Filming for the season began in August 2017 in Vancouver, British Columbia, where the previous season was filmed, along with the show's original five seasons.

The episode features the return of James Pickens Jr. as Alvin Kersh, who last appeared in the original series finale episode which aired in May 2002. Also guest starring is Haley Joel Osment playing a father-son role of John "Kitten" James (in flashbacks) and Davey James (in the present), whose casting was announced in October 2017. The role of young Walter Skinner was played by Mitch Pileggi's nephew, Cory Rempel.

The episode was written by producer Gabe Rotter, his first writing credit for the series.

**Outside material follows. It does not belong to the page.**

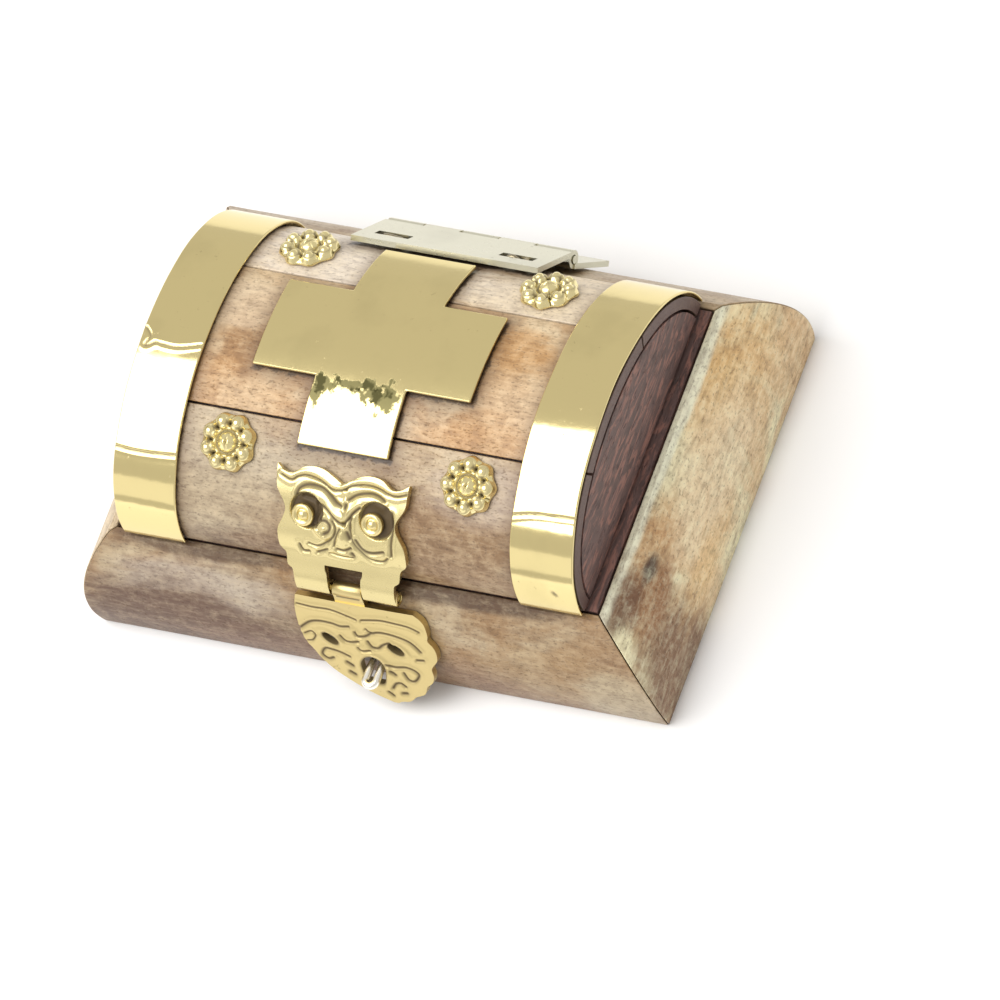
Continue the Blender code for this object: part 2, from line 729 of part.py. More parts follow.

Rotter had previously served as a writers' assistant during season 9. It was directed by Carol Banker, who was a script supervisor on the original series and who also directed an episode of The Lone Gunmen.

==Reception==
"Kitten" received generally positive reviews from critics. On Rotten Tomatoes, it has an approval rating of 75% with an average rating of 6.44 out of 10 based on 8 reviews.

In its initial broadcast in the United States on February 7, 2018, it received 3.74 million viewers, which was slightly up from the previous week, which had 3.64 million viewers.